Reproduce the material that follows, please, but only from its first line to the line containing "# Millimetres, +Z", inclusive.

** START OF INFORMATION PROVIDED **

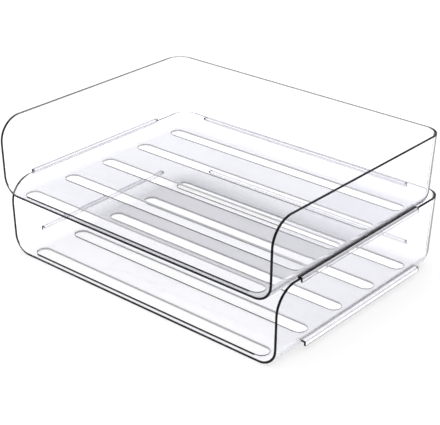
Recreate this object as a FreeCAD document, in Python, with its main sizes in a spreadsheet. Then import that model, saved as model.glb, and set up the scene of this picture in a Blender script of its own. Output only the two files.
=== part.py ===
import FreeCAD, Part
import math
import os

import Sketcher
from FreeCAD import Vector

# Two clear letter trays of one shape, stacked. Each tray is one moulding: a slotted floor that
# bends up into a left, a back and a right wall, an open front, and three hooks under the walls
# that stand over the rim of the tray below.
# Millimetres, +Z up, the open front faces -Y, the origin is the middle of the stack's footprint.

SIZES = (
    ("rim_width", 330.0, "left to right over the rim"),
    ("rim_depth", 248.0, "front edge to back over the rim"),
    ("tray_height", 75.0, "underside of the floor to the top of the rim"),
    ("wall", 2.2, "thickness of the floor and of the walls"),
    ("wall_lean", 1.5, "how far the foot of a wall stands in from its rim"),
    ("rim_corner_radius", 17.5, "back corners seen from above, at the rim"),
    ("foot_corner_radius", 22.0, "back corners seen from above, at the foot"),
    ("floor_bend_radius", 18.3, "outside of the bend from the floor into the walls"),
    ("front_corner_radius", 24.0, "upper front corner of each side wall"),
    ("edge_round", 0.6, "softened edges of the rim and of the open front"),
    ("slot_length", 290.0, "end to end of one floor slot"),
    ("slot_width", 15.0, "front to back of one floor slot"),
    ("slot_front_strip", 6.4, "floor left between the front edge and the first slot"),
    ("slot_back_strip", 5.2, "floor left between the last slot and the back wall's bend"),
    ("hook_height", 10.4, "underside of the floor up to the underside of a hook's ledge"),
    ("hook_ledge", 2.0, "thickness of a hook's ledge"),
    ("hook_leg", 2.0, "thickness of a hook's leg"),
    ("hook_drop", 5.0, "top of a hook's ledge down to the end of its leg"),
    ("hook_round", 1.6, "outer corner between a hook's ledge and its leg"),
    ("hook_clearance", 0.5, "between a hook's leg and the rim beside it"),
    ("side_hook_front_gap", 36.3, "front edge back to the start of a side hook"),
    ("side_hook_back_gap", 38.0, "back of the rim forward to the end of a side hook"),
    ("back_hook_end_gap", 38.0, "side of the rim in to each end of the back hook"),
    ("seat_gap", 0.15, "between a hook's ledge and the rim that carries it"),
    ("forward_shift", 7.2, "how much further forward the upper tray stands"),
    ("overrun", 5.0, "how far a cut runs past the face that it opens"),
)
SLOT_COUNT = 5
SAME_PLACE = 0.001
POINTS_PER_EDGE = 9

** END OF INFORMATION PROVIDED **

▶ [WRITTEN RESPONSE]:
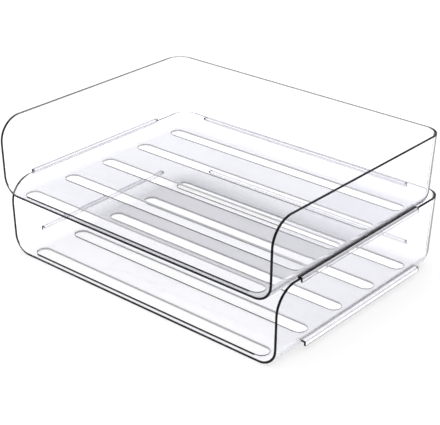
Recreate this object as a FreeCAD document, in Python, with its main sizes in a spreadsheet. Then import that model, saved as model.glb, and set up the scene of this picture in a Blender script of its own. Output only the two files.
=== part.py ===
import FreeCAD, Part
import math
import os

import Sketcher
from FreeCAD import Vector

# Two clear letter trays of one shape, stacked. Each tray is one moulding: a slotted floor that
# bends up into a left, a back and a right wall, an open front, and three hooks under the walls
# that stand over the rim of the tray below.
# Millimetres, +Z up, the open front faces -Y, the origin is the middle of the stack's footprint.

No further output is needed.